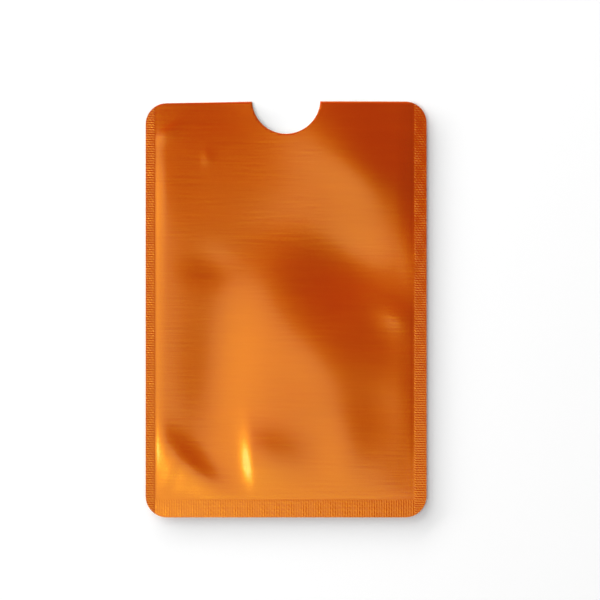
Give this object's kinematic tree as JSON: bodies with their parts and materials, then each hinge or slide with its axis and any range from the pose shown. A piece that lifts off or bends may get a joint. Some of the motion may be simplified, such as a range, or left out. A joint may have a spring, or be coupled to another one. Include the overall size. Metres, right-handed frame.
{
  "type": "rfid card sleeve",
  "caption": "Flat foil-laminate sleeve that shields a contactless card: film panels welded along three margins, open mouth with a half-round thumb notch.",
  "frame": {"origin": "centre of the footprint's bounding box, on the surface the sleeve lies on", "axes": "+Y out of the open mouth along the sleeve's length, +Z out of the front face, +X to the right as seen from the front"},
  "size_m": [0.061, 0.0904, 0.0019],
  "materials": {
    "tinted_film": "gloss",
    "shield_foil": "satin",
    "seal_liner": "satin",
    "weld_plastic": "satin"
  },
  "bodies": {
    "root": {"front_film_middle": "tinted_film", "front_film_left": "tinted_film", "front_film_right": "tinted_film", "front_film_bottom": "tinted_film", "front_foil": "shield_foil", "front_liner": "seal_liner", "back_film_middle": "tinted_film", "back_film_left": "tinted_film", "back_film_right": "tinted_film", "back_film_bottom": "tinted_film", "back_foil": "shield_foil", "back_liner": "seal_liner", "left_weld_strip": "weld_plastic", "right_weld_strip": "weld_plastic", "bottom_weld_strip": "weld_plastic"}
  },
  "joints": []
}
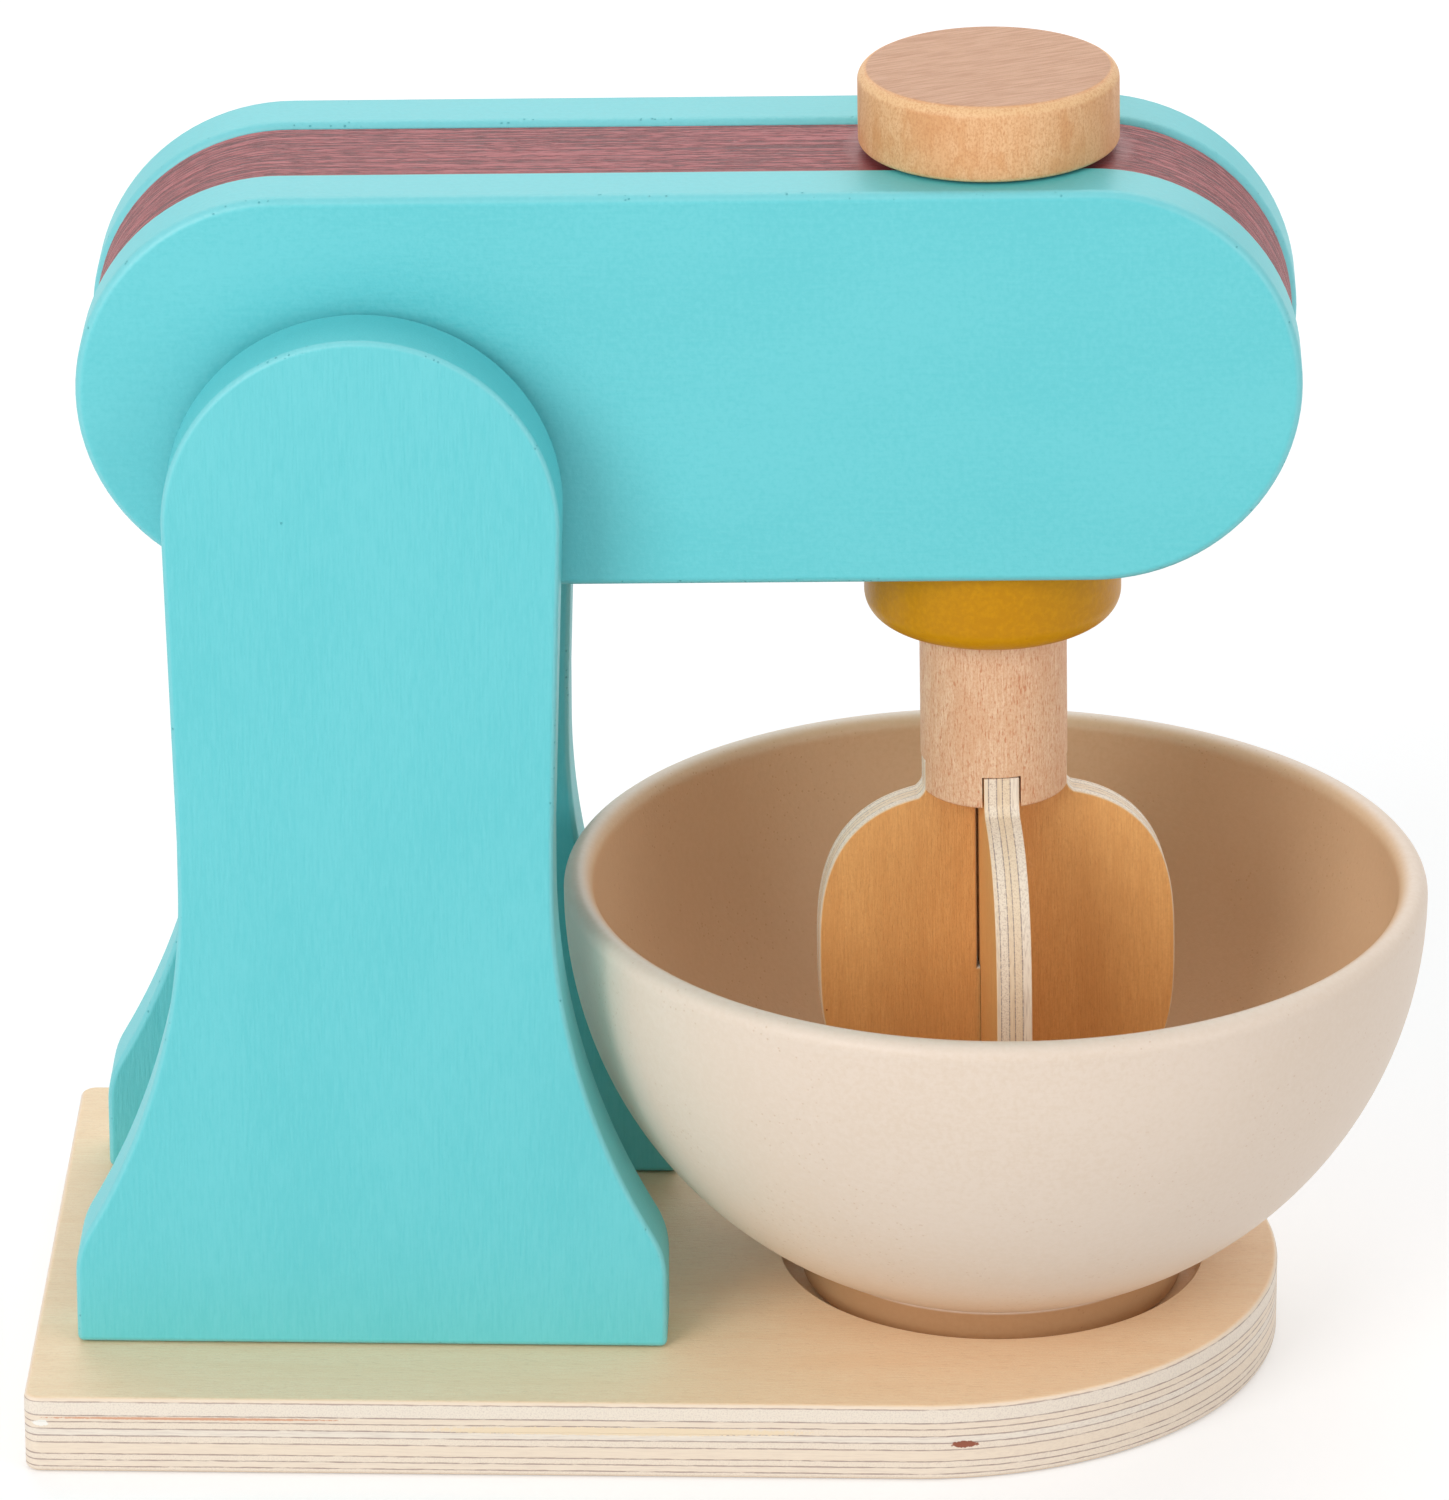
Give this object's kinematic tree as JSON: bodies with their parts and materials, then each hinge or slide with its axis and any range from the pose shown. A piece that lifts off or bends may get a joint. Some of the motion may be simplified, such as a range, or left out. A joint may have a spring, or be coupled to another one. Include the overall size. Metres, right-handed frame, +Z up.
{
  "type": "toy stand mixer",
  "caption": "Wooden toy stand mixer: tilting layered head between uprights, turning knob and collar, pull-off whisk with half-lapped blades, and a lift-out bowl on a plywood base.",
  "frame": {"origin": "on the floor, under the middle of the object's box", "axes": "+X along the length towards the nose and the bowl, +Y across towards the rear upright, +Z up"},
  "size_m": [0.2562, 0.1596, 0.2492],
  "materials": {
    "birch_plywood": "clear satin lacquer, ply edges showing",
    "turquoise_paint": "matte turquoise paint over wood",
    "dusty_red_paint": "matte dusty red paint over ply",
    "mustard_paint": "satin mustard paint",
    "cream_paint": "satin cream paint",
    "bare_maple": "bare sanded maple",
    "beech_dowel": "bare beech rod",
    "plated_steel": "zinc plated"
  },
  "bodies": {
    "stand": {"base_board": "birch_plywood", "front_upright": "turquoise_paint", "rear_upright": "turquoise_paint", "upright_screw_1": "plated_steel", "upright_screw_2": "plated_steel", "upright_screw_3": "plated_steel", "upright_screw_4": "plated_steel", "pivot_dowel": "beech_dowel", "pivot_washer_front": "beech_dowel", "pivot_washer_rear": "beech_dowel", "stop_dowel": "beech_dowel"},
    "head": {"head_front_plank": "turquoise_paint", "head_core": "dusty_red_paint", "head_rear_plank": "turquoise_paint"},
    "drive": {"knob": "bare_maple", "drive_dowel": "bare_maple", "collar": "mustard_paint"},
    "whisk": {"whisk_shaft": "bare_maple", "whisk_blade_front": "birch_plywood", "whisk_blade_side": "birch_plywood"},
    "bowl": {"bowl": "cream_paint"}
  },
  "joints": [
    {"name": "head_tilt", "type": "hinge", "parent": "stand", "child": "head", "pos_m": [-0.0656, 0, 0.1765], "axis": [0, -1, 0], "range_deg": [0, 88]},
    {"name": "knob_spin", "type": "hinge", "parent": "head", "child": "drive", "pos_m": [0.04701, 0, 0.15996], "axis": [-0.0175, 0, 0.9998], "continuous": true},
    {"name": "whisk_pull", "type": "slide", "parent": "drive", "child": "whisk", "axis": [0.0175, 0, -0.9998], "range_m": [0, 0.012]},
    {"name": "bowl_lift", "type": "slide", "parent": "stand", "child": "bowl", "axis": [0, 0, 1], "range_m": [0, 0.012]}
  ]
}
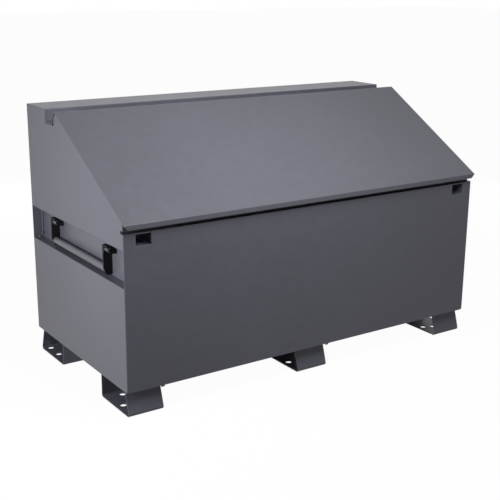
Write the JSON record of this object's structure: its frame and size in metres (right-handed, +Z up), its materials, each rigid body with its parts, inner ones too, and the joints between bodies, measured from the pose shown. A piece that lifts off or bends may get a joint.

■ EXERCISE GOAL ■
In full and verbatim, repeat the records given above.

■ SOLUTION BELOW ■
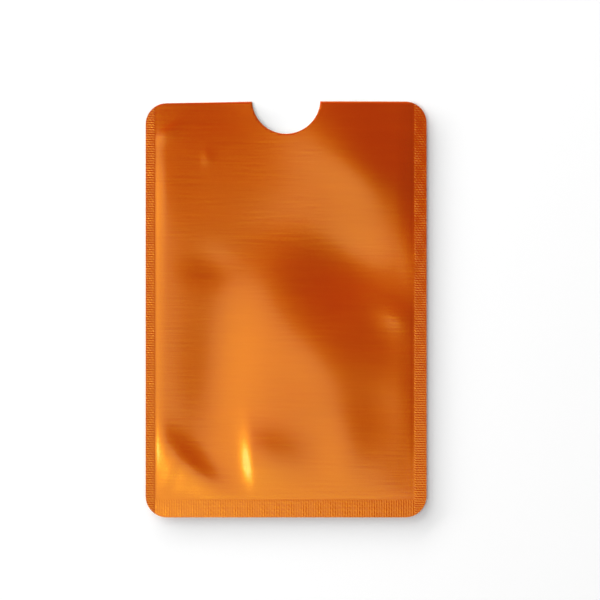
Give this object's kinematic tree as JSON: bodies with their parts and materials, then each hinge or slide with its axis and any range from the pose shown. A piece that lifts off or bends may get a joint. Some of the motion may be simplified, such as a range, or left out. A joint may have a spring, or be coupled to another one. Include the overall size. Metres, right-handed frame.
{
  "type": "rfid card sleeve",
  "caption": "Flat foil-laminate sleeve that shields a contactless card: film panels welded along three margins, open mouth with a half-round thumb notch.",
  "frame": {"origin": "centre of the footprint's bounding box, on the surface the sleeve lies on", "axes": "+Y out of the open mouth along the sleeve's length, +Z out of the front face, +X to the right as seen from the front"},
  "size_m": [0.061, 0.0904, 0.0019],
  "materials": {
    "tinted_film": "gloss",
    "shield_foil": "satin",
    "seal_liner": "satin",
    "weld_plastic": "satin"
  },
  "bodies": {
    "root": {"front_film_middle": "tinted_film", "front_film_left": "tinted_film", "front_film_right": "tinted_film", "front_film_bottom": "tinted_film", "front_foil": "shield_foil", "front_liner": "seal_liner", "back_film_middle": "tinted_film", "back_film_left": "tinted_film", "back_film_right": "tinted_film", "back_film_bottom": "tinted_film", "back_foil": "shield_foil", "back_liner": "seal_liner", "left_weld_strip": "weld_plastic", "right_weld_strip": "weld_plastic", "bottom_weld_strip": "weld_plastic"}
  },
  "joints": []
}
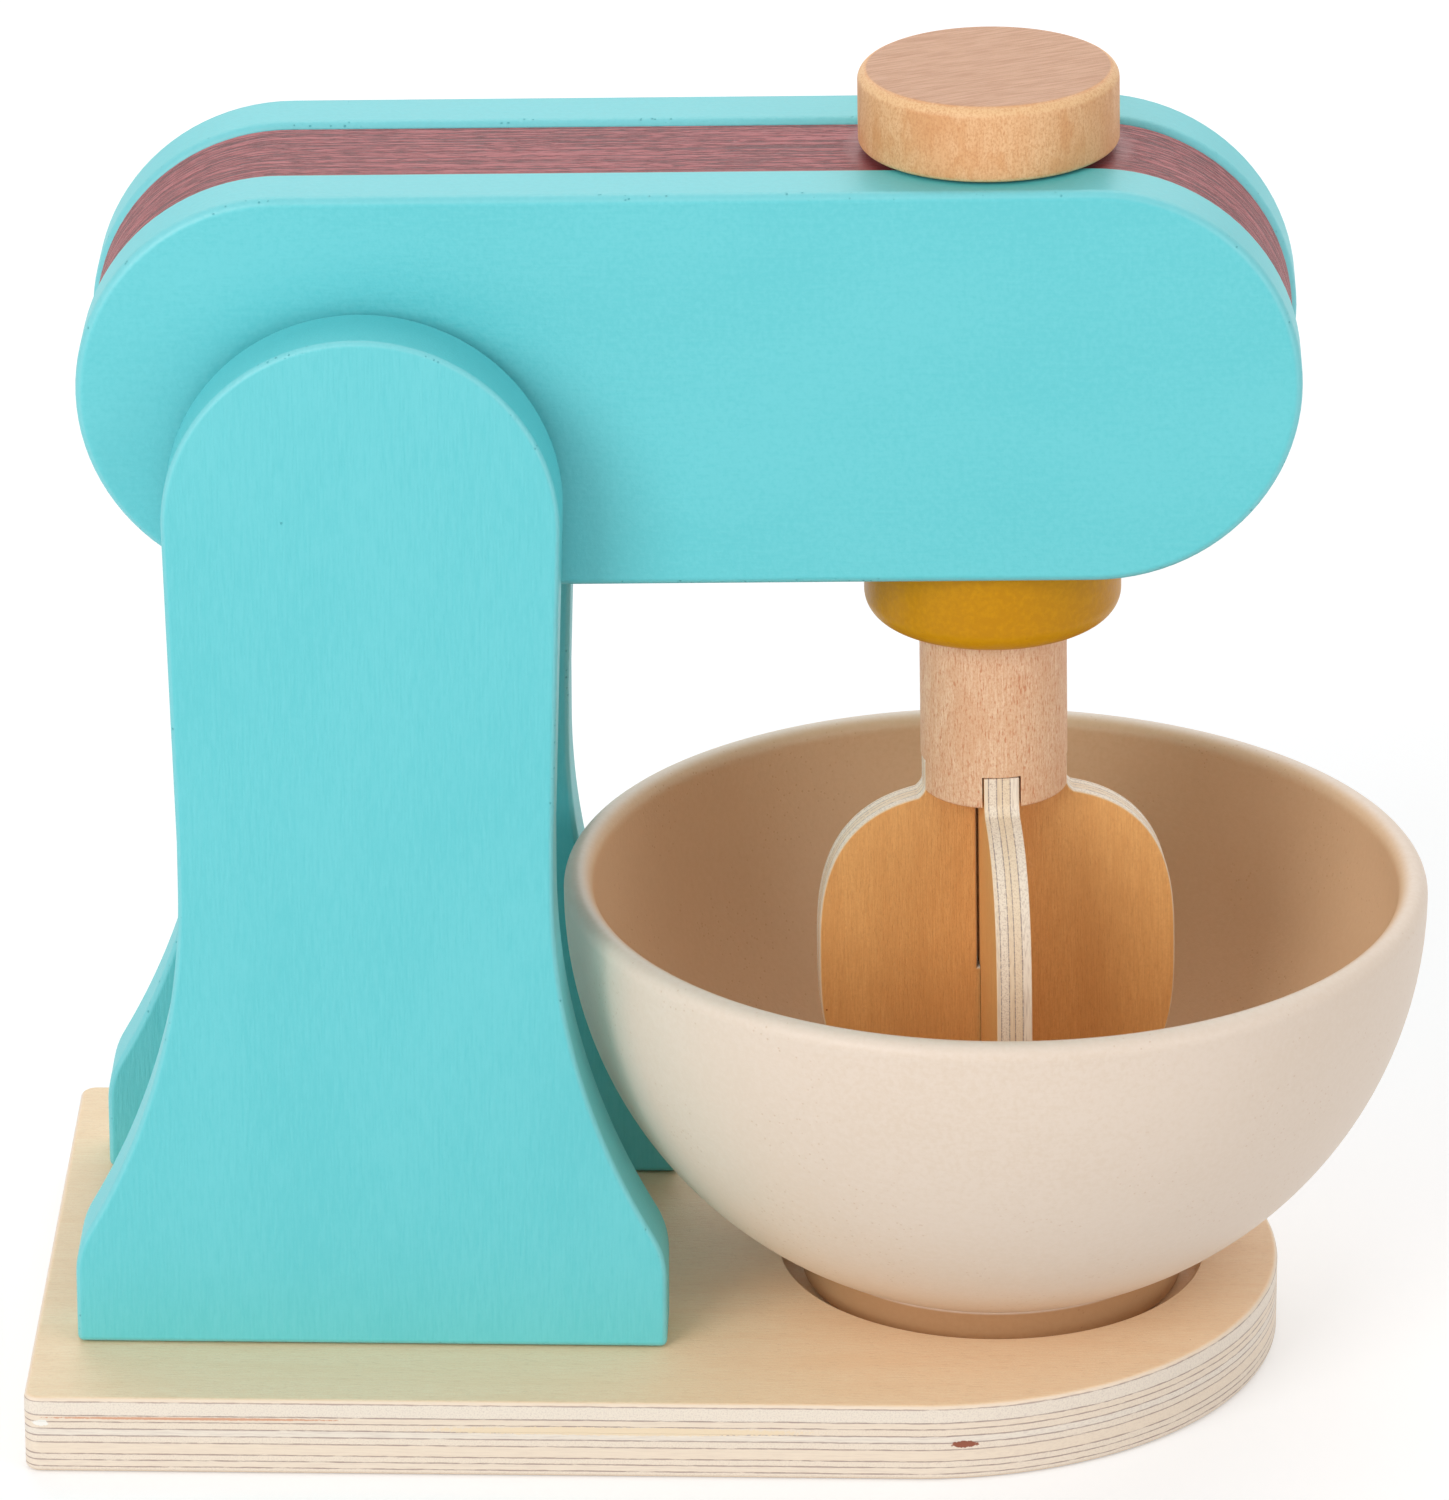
Give this object's kinematic tree as JSON: bodies with their parts and materials, then each hinge or slide with its axis and any range from the pose shown. A piece that lifts off or bends may get a joint. Some of the motion may be simplified, such as a range, or left out. A joint may have a spring, or be coupled to another one. Include the overall size. Metres, right-handed frame, +Z up.
{
  "type": "toy stand mixer",
  "caption": "Wooden toy stand mixer: tilting layered head between uprights, turning knob and collar, pull-off whisk with half-lapped blades, and a lift-out bowl on a plywood base.",
  "frame": {"origin": "on the floor, under the middle of the object's box", "axes": "+X along the length towards the nose and the bowl, +Y across towards the rear upright, +Z up"},
  "size_m": [0.2562, 0.1596, 0.2492],
  "materials": {
    "birch_plywood": "clear satin lacquer, ply edges showing",
    "turquoise_paint": "matte turquoise paint over wood",
    "dusty_red_paint": "matte dusty red paint over ply",
    "mustard_paint": "satin mustard paint",
    "cream_paint": "satin cream paint",
    "bare_maple": "bare sanded maple",
    "beech_dowel": "bare beech rod",
    "plated_steel": "zinc plated"
  },
  "bodies": {
    "stand": {"base_board": "birch_plywood", "front_upright": "turquoise_paint", "rear_upright": "turquoise_paint", "upright_screw_1": "plated_steel", "upright_screw_2": "plated_steel", "upright_screw_3": "plated_steel", "upright_screw_4": "plated_steel", "pivot_dowel": "beech_dowel", "pivot_washer_front": "beech_dowel", "pivot_washer_rear": "beech_dowel", "stop_dowel": "beech_dowel"},
    "head": {"head_front_plank": "turquoise_paint", "head_core": "dusty_red_paint", "head_rear_plank": "turquoise_paint"},
    "drive": {"knob": "bare_maple", "drive_dowel": "bare_maple", "collar": "mustard_paint"},
    "whisk": {"whisk_shaft": "bare_maple", "whisk_blade_front": "birch_plywood", "whisk_blade_side": "birch_plywood"},
    "bowl": {"bowl": "cream_paint"}
  },
  "joints": [
    {"name": "head_tilt", "type": "hinge", "parent": "stand", "child": "head", "pos_m": [-0.0656, 0, 0.1765], "axis": [0, -1, 0], "range_deg": [0, 88]},
    {"name": "knob_spin", "type": "hinge", "parent": "head", "child": "drive", "pos_m": [0.04701, 0, 0.15996], "axis": [-0.0175, 0, 0.9998], "continuous": true},
    {"name": "whisk_pull", "type": "slide", "parent": "drive", "child": "whisk", "axis": [0.0175, 0, -0.9998], "range_m": [0, 0.012]},
    {"name": "bowl_lift", "type": "slide", "parent": "stand", "child": "bowl", "axis": [0, 0, 1], "range_m": [0, 0.012]}
  ]
}
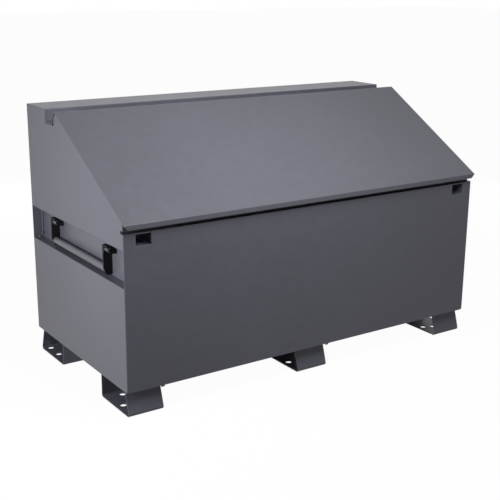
Write the JSON record of this object's structure: its frame and size in metres (right-handed, +Z up), its materials, each rigid body with its parts, inner ones too, and the joints between bodies, measured from the pose shown. A piece that lifts off or bends may get a joint.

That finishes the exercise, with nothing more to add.